# Need for Pre-processing:

- Inconsistent results from the NLP applications can be minimized if we use right kind of preprocessing on text.
- One type of pre-processing may not be suitable for other, so it's task dependent.
- Let’s say you are trying to discover commonly used words in a news dataset. If your pre-processing step involves removing stop words because some other task used it, then you are probably going to miss out on some of the common words as you have ALREADY eliminated it. So really, it’s not a one-size-fits-all approach.



# Dataset:

- A data which contains what corporations actually talk about on social media. The dataset has statements classified as information (objective statements about the company or it's activities), dialog (replies to users, etc.), or action (messages that ask for votes or ask users to click on links, etc.).
- Our interest is in the text column of dataset, so we can apply pre-processing on it.

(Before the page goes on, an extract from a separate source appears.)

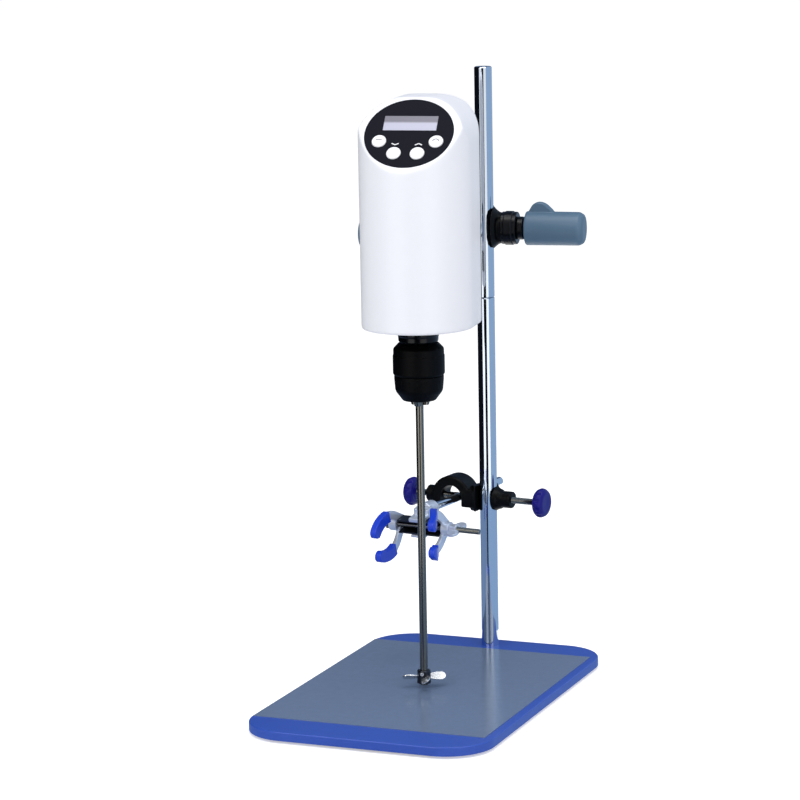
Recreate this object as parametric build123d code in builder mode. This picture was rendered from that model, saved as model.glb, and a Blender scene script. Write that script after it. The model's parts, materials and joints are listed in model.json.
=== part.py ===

# Types of text preprocessing techniques

- There are different ways to preprocess your text. Here are some of the approaches that you should know about and I will highlight the importance of each.

In [1]:
# Import necessary libraries.
import re, string, unicodedata
import pandas as pd
import nltk           
                        # Natural language processing tool-kit
nltk.download('punkt')
nltk.download('stopwords')
nltk.download('wordnet')

!pip install contractions
import contractions


from bs4 import BeautifulSoup                 # Beautiful soup is a parsing library that can use different parsers.
from nltk import word_tokenize, sent_tokenize
from nltk.corpus import stopwords, wordnet    # Stopwords, and wordnet corpus
from nltk.stem import LancasterStemmer, WordNetLemmatizer

[nltk_data] Downloading package punkt to /root/nltk_data...
[nltk_data]   Package punkt is already up-to-date!
[nltk_data] Downloading package stopwords to /root/nltk_data...
[nltk_data]   Package stopwords is already up-to-date!
[nltk_data] Downloading package wordnet to /root/nltk_data...
[nltk_data]   Package wordnet is already up-to-date!


In [0]:
# Load dataset.
dataset = pd.read_csv('/content/drive/My Drive/Colab Notebooks/data/crowdflower-corporate-messaging/data/corporate_messaging_dfe.csv')

In [3]:
# Chect first 5 rows of data.
dataset.head()

Unnamed: 0,unit_id,golden,unit_state,trusted_judgments,last_judgment_at,category,category_confidence,category_gold,id,screenname,text
0,662822308,False,finalized,3,2015-02-18T04:31:00,Information,1.0,,436528000000000000,Barclays,Barclays CEO stresses the importance of regula...
1,662822309,False,finalized,3,2015-02-18T13:55:00,Information,1.0,,386013000000000000,Barclays,Barclays announces result of Rights Issue http...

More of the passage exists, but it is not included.